Meglin, jefe del Consejo Interino en ausencia de Jerann, miró a Stark fríamente y le dijo:

—Los Heraldos volverán, y con ellos los Errantes. Y seremos castigados. Fuese o no un crimen, nos comportamos como unos estúpidos al confiar en hombres de otro mundo y en costumbres que no conocíamos. Ya no los queremos aquí. —Señaló al navío—. Esa gente es la tuya. Vete.

Obedeció. No podía hacer otra cosa. Penkawr-Che le hizo saber sin lugar a dudas lo que pasaría si intentaba escapar. Puesto que no se trataba sólo de Ashton, sino de sus Nobles, los irnanianos se ocuparon de que no pudiese huir.
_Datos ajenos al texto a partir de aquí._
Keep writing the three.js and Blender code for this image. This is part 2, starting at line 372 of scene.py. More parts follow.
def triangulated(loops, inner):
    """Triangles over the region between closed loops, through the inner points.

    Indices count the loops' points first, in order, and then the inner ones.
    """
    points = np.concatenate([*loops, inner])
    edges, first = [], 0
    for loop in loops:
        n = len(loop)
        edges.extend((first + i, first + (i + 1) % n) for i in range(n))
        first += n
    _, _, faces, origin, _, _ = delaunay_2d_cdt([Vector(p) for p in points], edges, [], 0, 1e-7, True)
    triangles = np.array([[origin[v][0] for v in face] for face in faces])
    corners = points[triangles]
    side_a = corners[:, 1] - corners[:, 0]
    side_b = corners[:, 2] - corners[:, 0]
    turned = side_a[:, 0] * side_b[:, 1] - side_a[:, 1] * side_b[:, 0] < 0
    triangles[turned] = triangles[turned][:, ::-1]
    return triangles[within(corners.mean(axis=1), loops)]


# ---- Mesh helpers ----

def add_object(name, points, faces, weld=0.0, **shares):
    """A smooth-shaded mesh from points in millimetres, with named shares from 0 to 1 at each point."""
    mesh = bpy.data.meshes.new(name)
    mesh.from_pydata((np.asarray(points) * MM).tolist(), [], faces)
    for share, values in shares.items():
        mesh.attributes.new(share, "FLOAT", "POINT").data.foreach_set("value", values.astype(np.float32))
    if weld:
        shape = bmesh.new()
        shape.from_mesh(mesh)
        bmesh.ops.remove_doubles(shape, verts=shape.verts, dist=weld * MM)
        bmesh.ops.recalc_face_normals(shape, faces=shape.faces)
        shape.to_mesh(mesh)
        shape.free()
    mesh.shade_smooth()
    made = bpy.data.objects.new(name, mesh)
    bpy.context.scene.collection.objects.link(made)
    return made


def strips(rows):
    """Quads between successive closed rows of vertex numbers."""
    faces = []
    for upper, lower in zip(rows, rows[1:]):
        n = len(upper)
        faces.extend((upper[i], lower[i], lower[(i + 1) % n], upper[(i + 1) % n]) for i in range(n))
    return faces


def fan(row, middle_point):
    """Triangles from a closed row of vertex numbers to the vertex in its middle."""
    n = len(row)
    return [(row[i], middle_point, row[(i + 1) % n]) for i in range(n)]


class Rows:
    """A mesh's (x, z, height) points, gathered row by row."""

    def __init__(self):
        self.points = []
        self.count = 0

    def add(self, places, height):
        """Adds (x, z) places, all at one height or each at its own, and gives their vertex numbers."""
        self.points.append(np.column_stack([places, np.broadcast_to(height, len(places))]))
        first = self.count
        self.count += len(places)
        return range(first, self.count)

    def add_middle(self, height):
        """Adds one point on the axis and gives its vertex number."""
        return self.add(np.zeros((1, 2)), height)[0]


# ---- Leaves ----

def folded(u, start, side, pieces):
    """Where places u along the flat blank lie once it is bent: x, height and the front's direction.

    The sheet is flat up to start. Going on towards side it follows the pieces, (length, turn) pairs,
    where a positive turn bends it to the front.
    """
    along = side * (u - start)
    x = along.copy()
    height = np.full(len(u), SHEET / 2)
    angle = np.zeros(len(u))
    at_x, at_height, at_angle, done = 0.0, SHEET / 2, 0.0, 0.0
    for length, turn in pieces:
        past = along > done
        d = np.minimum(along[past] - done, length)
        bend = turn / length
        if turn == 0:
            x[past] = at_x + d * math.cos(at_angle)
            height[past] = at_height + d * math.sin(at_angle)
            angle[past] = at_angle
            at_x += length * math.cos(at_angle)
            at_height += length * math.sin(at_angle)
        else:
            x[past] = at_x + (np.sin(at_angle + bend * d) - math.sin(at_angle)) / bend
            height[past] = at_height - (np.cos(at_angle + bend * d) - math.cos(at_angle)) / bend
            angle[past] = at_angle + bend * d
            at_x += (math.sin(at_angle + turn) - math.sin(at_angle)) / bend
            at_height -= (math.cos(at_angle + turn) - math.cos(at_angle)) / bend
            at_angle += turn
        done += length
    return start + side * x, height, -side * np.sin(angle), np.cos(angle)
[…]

Avanzó él solo hasta el navío estelar. Los Perros del Norte no le eran de ninguna ayuda. Sus compañeros, tampoco. Dejó a sus espaldas a cuantos le habían acompañado desde el sur para levantar el asedio de Irnan: Tuchvar, el aprendiz gris, con los perros; los Hombres Encapuchados de los desiertos septentrionales; los Fallarins de alas y oscuro pelaje, hermanos de los vientos, que se habían despojado de sus collarines y cinturones de oro para pagar el rescate de los suyos.